COLLECTED MATERIAL.
%%
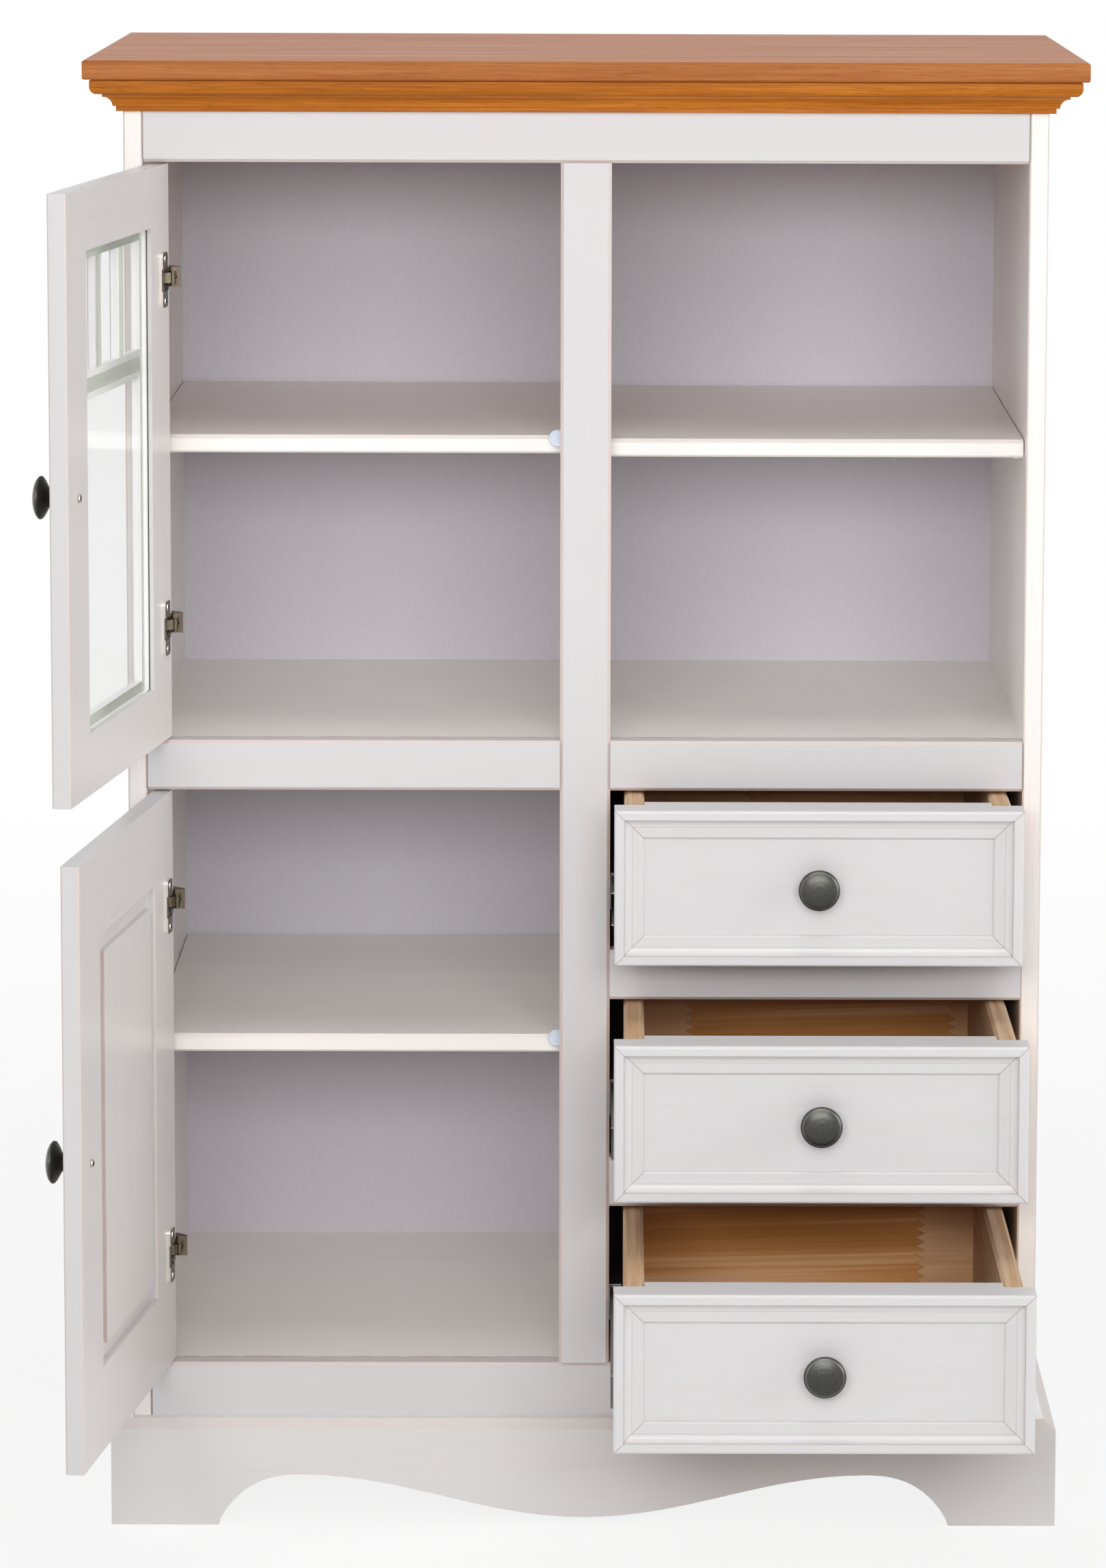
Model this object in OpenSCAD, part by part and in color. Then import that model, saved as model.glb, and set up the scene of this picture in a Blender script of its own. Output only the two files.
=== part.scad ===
// Highboard display cabinet: two inset doors on the left, an open bay and three drawers on the right.
// The origin is in the middle of the face on which the rear rail stands. X runs right, Y to the rear, Z up.
// A depth is measured from the face of the front frame towards the rear.
// The doors stand open and the drawers are pulled out, as at rest; every joint starts from there.

/* [Carcase] */
// Width over the two side panels
carcase_w = 870; // [780:1:960]
// Depth from the front frame to the rear edges
carcase_d = 495; // [470:1:560]
// Thickness of sides, divider and fixed boards
board_t = 18; // [16:0.5:20]
// Thickness of the back panels
back_t = 4; // [3:0.5:6]
// How far a back panel reaches into the rebate of a side
back_grip = 9; // [6:0.5:12]

/* [Heights] */
// Top of the bottom board above the floor
base_top = 155; // [145:1:175]
// Clear height of each drawer opening
drawer_opening_h = 155; // [140:1:170]
// Clear height of the two upper bays
upper_bay_h = 551; // [500:1:600]

/* [Front frame] */
// Height of each rail that shows
rail_h = 48; // [42:1:56]
// Thickness of rails and centre stile
rail_t = 20; // [19:0.5:24]
// Width of the centre stile
stile_w = 48; // [44:1:60]
// Bevel along the front edges of rails and stile
frame_bevel = 3; // [1:0.5:5]
// Small arris on the other front edges
arris = 1.5; // [0.5:0.5:2.5]
// Height of the bottom rail, partly behind the skirt
bottom_rail_h = 72; // [62:1:90]

/* [Top board and cornice] */
// Thickness of the top board
top_t = 18; // [16:0.5:25]
// Overhang of the top board at each side
top_over_side = 35; // [32:1:45]
// Overhang of the top board in front
top_over_front = 37; // [32:1:45]
// Overhang of the top board at the rear
top_over_rear = 8; // [0:1:15]
// Height of the cornice moulding
cornice_h = 31; // [28:1:36]
// How far the cornice stands out from the carcase
cornice_out = 29; // [26:0.5:31]

/* [Base] */
// Thickness of the skirt boards
skirt_t = 20; // [18:0.5:24]
// Height of the skirt
skirt_h = 103; // [97:1:115]
// Width of the bevel on the skirt's top edge
skirt_bevel_w = 11; // [6:0.5:14]
// Height of the bevel on the skirt's top edge
skirt_bevel_h = 8; // [4:0.5:12]
// Height of the arches between foot and middle
arch_h = 50; // [40:1:60]
// Length of a foot along the floor, from the skirt's end
foot_l = 103; // [80:1:130]
// Length of the curve from a foot to the top of its arch
foot_rise_l = 80; // [50:1:100]
// How far the middle of the skirt ends above the floor
middle_lift = 8; // [4:1:20]

/* [Shelves] */
// Thickness of the loose shelves
shelf_t = 17; // [15:0.5:20]
// Depth at which the shelves begin
shelf_setback = 25; // [24:1:60]
// Gap at each end of a shelf
shelf_gap = 1; // [0.5:0.25:2]
// Gap between a shelf and the back
shelf_rear_gap = 3; // [1:0.5:8]
// Top of the upper left shelf above its bay's floor
shelf_rise_ul = 290; // [250:1:320]
// Top of the upper right shelf above its bay's floor
shelf_rise_ur = 287; // [250:1:320]
// Top of the lower left shelf above its bay's floor
shelf_rise_ll = 318; // [280:1:340]
// Radius of the holes for shelf pins
pin_hole_r = 2.5; // [2:0.25:3]
// Depth of the holes for shelf pins
pin_hole_l = 9; // [7:0.5:11]
// Step from one pin hole to the next
pin_step = 64; // [32:32:96]
// Depth of the front row of pin holes
pin_row_front = 58; // [50:1:90]
// Distance of the rear row of pin holes from the rear edge
pin_row_rear = 60; // [40:1:90]
// Radius of a door stop
stop_r = 8.2; // [6:0.2:10]
// Thickness of a door stop
stop_t = 3; // [2:0.25:3.5]

/* [Doors] */
// Thickness of a door
door_t = 17; // [16:0.5:17.5]
// Gap round a door
door_gap = 2; // [1.75:0.25:3]
// Depth of a closed door's face
door_setback = 2; // [1.5:0.25:2.5]
// Width of a door's stiles
door_stile_w = 82; // [70:1:95]
// Width of the glass door's rails
glass_rail_w = 66; // [60:1:80]
// Width of the panel door's rails
panel_rail_w = 80; // [70:1:95]
// Width of the glass rebate
glass_rebate = 10; // [6:0.5:14]
// Thickness of the lip in front of the glass
glass_lip_t = 8; // [6:0.5:10]
// Thickness of the glass
glass_t = 4; // [3:0.5:5]
// Width of the glazing bars
bar_w = 26; // [18:1:32]
// Height of the three small lights
small_light_h = 102; // [80:1:130]
// Thickness of the door panel round its field
panel_t = 6; // [5:0.5:7]
// How far the panel's field stands out at the inner face
panel_field_t = 5.5; // [3:0.5:6]
// Width of the sunk margin round the field
panel_margin = 16; // [10:1:24]
// Depth of the groove round the door panel
panel_groove = 9; // [6:0.5:12]
// Bevel of the frame round the panel on the outer face
panel_bevel = 4; // [2:0.5:5]
// Distance of a hinge from the end of its door
hinge_end = 108; // [90:1:140]
// Opening angle of the glass door at rest
glass_door_angle = 99; // [90:1:100]
// Opening angle of the panel door at rest
panel_door_angle = 98; // [90:1:100]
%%
PROBLEM DESCRIPTION. Return what is listed above, exactly and completely.

RESPONSE BELOW.
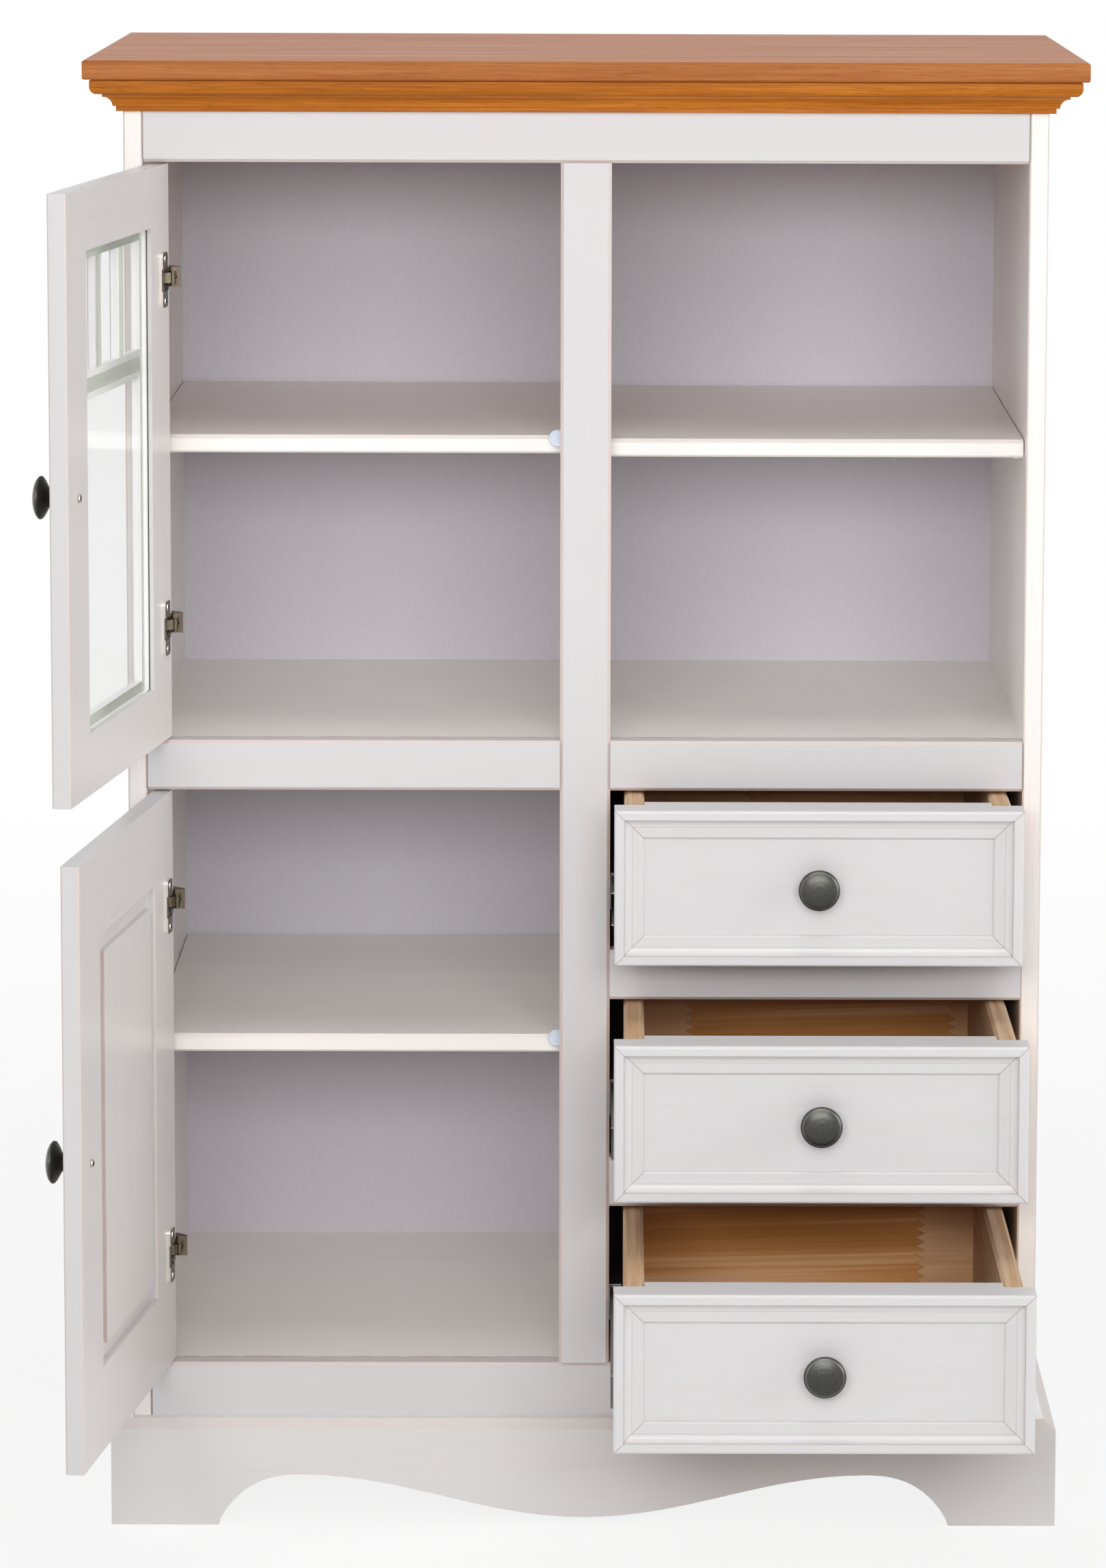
Model this object in OpenSCAD, part by part and in color. Then import that model, saved as model.glb, and set up the scene of this picture in a Blender script of its own. Output only the two files.
=== part.scad ===
// Highboard display cabinet: two inset doors on the left, an open bay and three drawers on the right.
// The origin is in the middle of the face on which the rear rail stands. X runs right, Y to the rear, Z up.
// A depth is measured from the face of the front frame towards the rear.
// The doors stand open and the drawers are pulled out, as at rest; every joint starts from there.

/* [Carcase] */
// Width over the two side panels
carcase_w = 870; // [780:1:960]
// Depth from the front frame to the rear edges
carcase_d = 495; // [470:1:560]
// Thickness of sides, divider and fixed boards
board_t = 18; // [16:0.5:20]
// Thickness of the back panels
back_t = 4; // [3:0.5:6]
// How far a back panel reaches into the rebate of a side
back_grip = 9; // [6:0.5:12]

/* [Heights] */
// Top of the bottom board above the floor
base_top = 155; // [145:1:175]
// Clear height of each drawer opening
drawer_opening_h = 155; // [140:1:170]
// Clear height of the two upper bays
upper_bay_h = 551; // [500:1:600]

/* [Front frame] */
// Height of each rail that shows
rail_h = 48; // [42:1:56]
// Thickness of rails and centre stile
rail_t = 20; // [19:0.5:24]
// Width of the centre stile
stile_w = 48; // [44:1:60]
// Bevel along the front edges of rails and stile
frame_bevel = 3; // [1:0.5:5]
// Small arris on the other front edges
arris = 1.5; // [0.5:0.5:2.5]
// Height of the bottom rail, partly behind the skirt
bottom_rail_h = 72; // [62:1:90]

/* [Top board and cornice] */
// Thickness of the top board
top_t = 18; // [16:0.5:25]
// Overhang of the top board at each side
top_over_side = 35; // [32:1:45]
// Overhang of the top board in front
top_over_front = 37; // [32:1:45]
// Overhang of the top board at the rear
top_over_rear = 8; // [0:1:15]
// Height of the cornice moulding
cornice_h = 31; // [28:1:36]
// How far the cornice stands out from the carcase
cornice_out = 29; // [26:0.5:31]

/* [Base] */
// Thickness of the skirt boards
skirt_t = 20; // [18:0.5:24]
// Height of the skirt
skirt_h = 103; // [97:1:115]
// Width of the bevel on the skirt's top edge
skirt_bevel_w = 11; // [6:0.5:14]
// Height of the bevel on the skirt's top edge
skirt_bevel_h = 8; // [4:0.5:12]
// Height of the arches between foot and middle
arch_h = 50; // [40:1:60]
// Length of a foot along the floor, from the skirt's end
foot_l = 103; // [80:1:130]
// Length of the curve from a foot to the top of its arch
foot_rise_l = 80; // [50:1:100]
// How far the middle of the skirt ends above the floor
middle_lift = 8; // [4:1:20]

/* [Shelves] */
// Thickness of the loose shelves
shelf_t = 17; // [15:0.5:20]
// Depth at which the shelves begin
shelf_setback = 25; // [24:1:60]
// Gap at each end of a shelf
shelf_gap = 1; // [0.5:0.25:2]
// Gap between a shelf and the back
shelf_rear_gap = 3; // [1:0.5:8]
// Top of the upper left shelf above its bay's floor
shelf_rise_ul = 290; // [250:1:320]
// Top of the upper right shelf above its bay's floor
shelf_rise_ur = 287; // [250:1:320]
// Top of the lower left shelf above its bay's floor
shelf_rise_ll = 318; // [280:1:340]
// Radius of the holes for shelf pins
pin_hole_r = 2.5; // [2:0.25:3]
// Depth of the holes for shelf pins
pin_hole_l = 9; // [7:0.5:11]
// Step from one pin hole to the next
pin_step = 64; // [32:32:96]
// Depth of the front row of pin holes
pin_row_front = 58; // [50:1:90]
// Distance of the rear row of pin holes from the rear edge
pin_row_rear = 60; // [40:1:90]
// Radius of a door stop
stop_r = 8.2; // [6:0.2:10]
// Thickness of a door stop
stop_t = 3; // [2:0.25:3.5]

/* [Doors] */
// Thickness of a door
door_t = 17; // [16:0.5:17.5]
// Gap round a door
door_gap = 2; // [1.75:0.25:3]
// Depth of a closed door's face
door_setback = 2; // [1.5:0.25:2.5]
// Width of a door's stiles
door_stile_w = 82; // [70:1:95]
// Width of the glass door's rails
glass_rail_w = 66; // [60:1:80]
// Width of the panel door's rails
panel_rail_w = 80; // [70:1:95]
// Width of the glass rebate
glass_rebate = 10; // [6:0.5:14]
// Thickness of the lip in front of the glass
glass_lip_t = 8; // [6:0.5:10]
// Thickness of the glass
glass_t = 4; // [3:0.5:5]
// Width of the glazing bars
bar_w = 26; // [18:1:32]
// Height of the three small lights
small_light_h = 102; // [80:1:130]
// Thickness of the door panel round its field
panel_t = 6; // [5:0.5:7]
// How far the panel's field stands out at the inner face
panel_field_t = 5.5; // [3:0.5:6]
// Width of the sunk margin round the field
panel_margin = 16; // [10:1:24]
// Depth of the groove round the door panel
panel_groove = 9; // [6:0.5:12]
// Bevel of the frame round the panel on the outer face
panel_bevel = 4; // [2:0.5:5]
// Distance of a hinge from the end of its door
hinge_end = 108; // [90:1:140]
// Opening angle of the glass door at rest
glass_door_angle = 99; // [90:1:100]
// Opening angle of the panel door at rest
panel_door_angle = 98; // [90:1:100]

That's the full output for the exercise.